# Simple Circuits

1. Jan 18, 2017

### Jacob Gawel

Assuming the resistance of a wire in a series circuit, consisting only of 1 component (e.g. filament lamp) and a battery, is negligible; does each Coulomb of charge commit all of its electrical potential energy, supplied by the battery's potential difference, as work done across the component (thus electrical potential energy gained at battery = electrical potential energy lost across component)?

If so, how is voltage divided evenly across 2 identical components in series?
i.e. how do the circuit electrons give up only half their electrical potential energy at component 1, to 'save' some electrical potential energy for component 2?

Last edited by a moderator: Jan 18, 2017
2. Jan 18, 2017

### Staff: Mentor

Ideally, yes. In real circuits some is lost in the wire and in the battery.

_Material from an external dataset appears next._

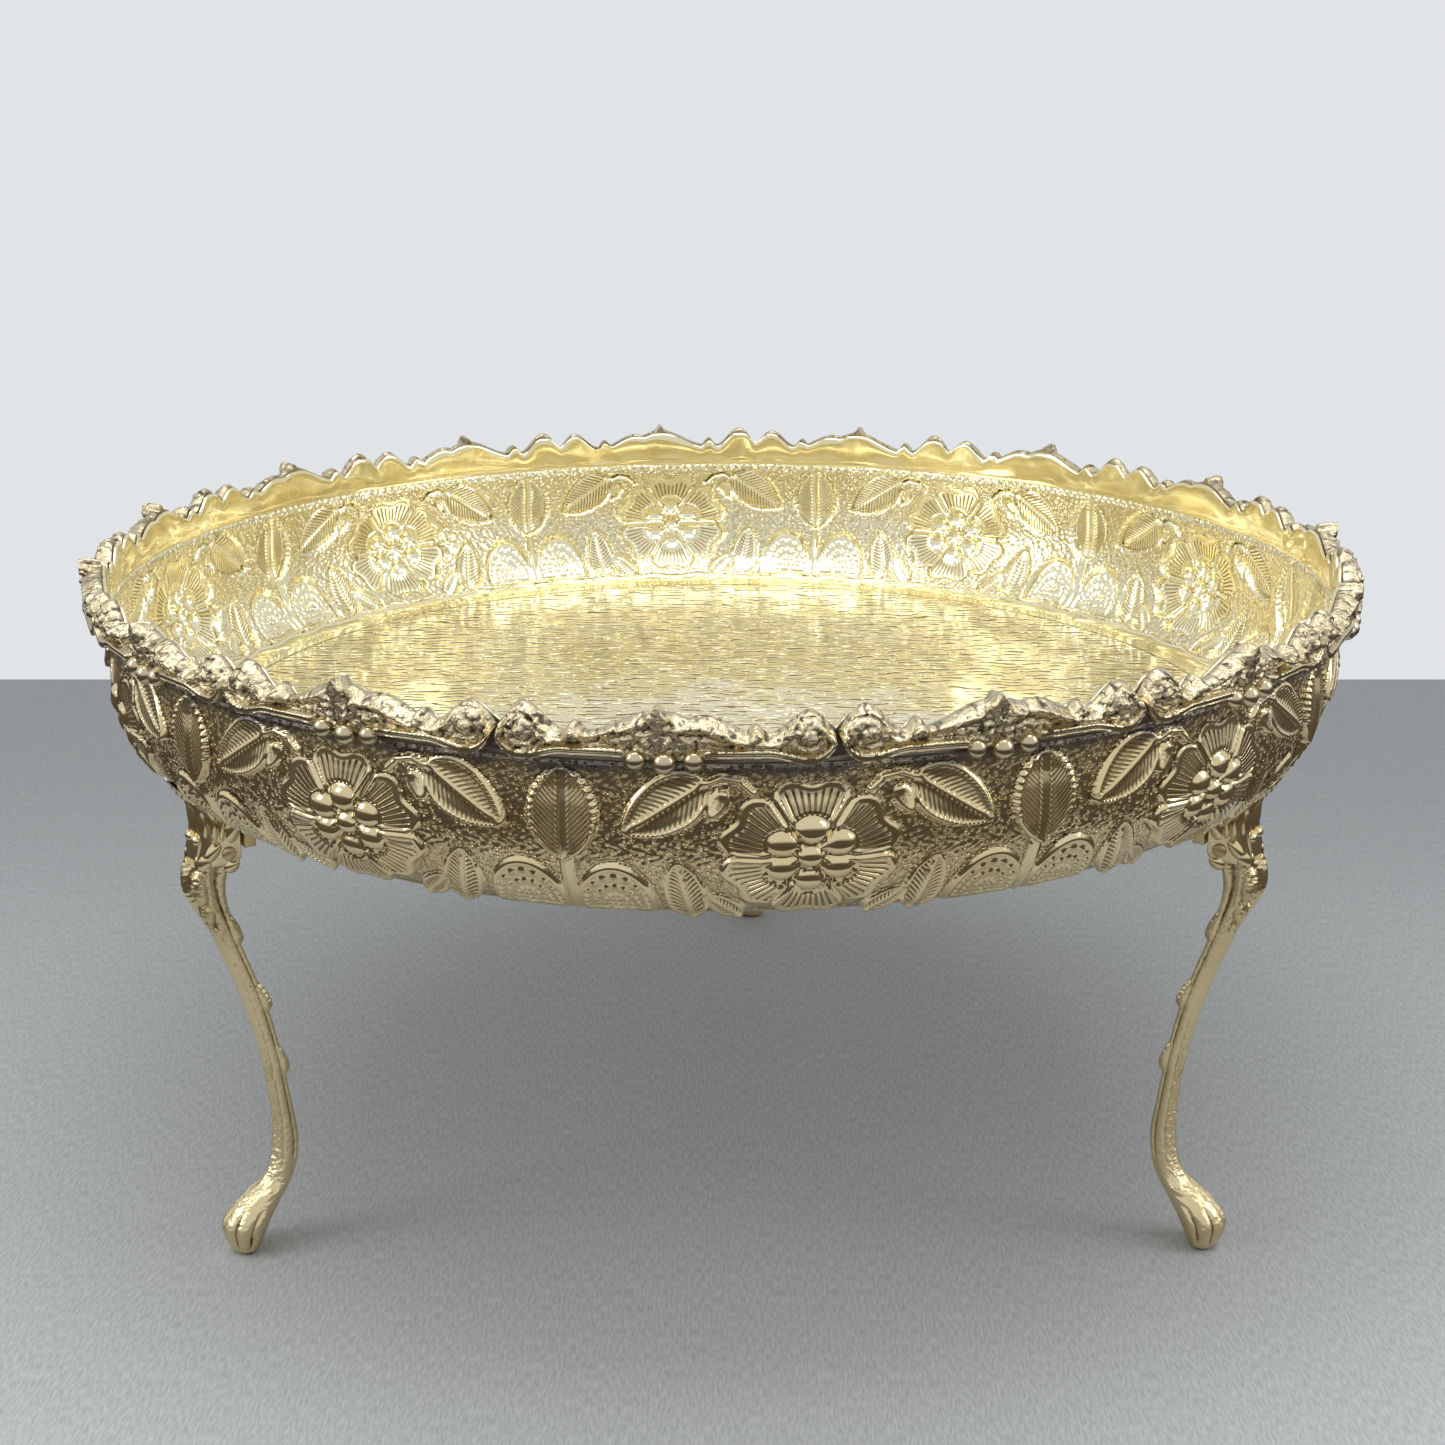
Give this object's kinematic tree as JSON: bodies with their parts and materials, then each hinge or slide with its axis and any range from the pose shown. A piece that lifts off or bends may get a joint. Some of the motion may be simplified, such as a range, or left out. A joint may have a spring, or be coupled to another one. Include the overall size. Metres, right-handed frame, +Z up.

Remember that electrons do not exist by themselves in a circuit, but as a collection of a great many electrons. The battery does work on the entire circuit, including all of the electrons, all at once. So if you look at electron A, you cannot say that it has 10 volts of electric potential energy, of which it gives half to resistor 1 and half to resistor 2. Instead you have trillions of electrons whose collective behavior delivers the energy to each component in the circuit.

In fact, the motion of each electron is completely random, and the battery only causes a small net motion in a certain direction. This slight imbalance between directions is what gives rise to the movement of charge through the circuit. If you could look at a single slice of the circuit, you would see electrons crossing it from both directions, with one direction having slightly more electrons over time.

3. Jan 19, 2017

### jim hardy

When starting out it's difficult to work these conundrums in your head.
Use your everyday experience on them.
As a kid, did you ever slide down a not very steep, slow sliding board made for little guys and feel it warm the seat of your pants ? Halfway down you've converted half your potential energy into heating your backside.

Any help ?

old jim

4. Jan 19, 2017

### davenn

lets look at a couple of examples

The left hand part just shows a single resistor across the 10V power supply
Using Ohms Law, we can work out the total current flowing in the circuit

I = V / R ( Current = Voltage / Resistance)
I = 10V / 30 Ohms
I = 0.33 Amps

in the second circuit if we want to find the voltage drop across each resistor
We first do that same step again work out the total current flowing in the circuit

I = V / R
I = 10V / 60 Ohms ( 30 Ohms + 30 Ohms)
I = 0.166

Now that we know the total current flowing, we can now use Ohms Law rearranged to find the voltage drop across each resistor
NOTE ... because the resistors are the same value, the voltage drop will be the same across each of them ... therefor we only need to work out the voltage drop across one of the resistors

V = I x R
V = 0.166 x 30
V = 4.98V

Close enough to 5V drop across each resistor

Now you could do an example where the two resistors are different values and work out the voltage drop across
each resistor.
NOTE .. the addition of the 2 voltage drops will always equal the total voltage across the circuit.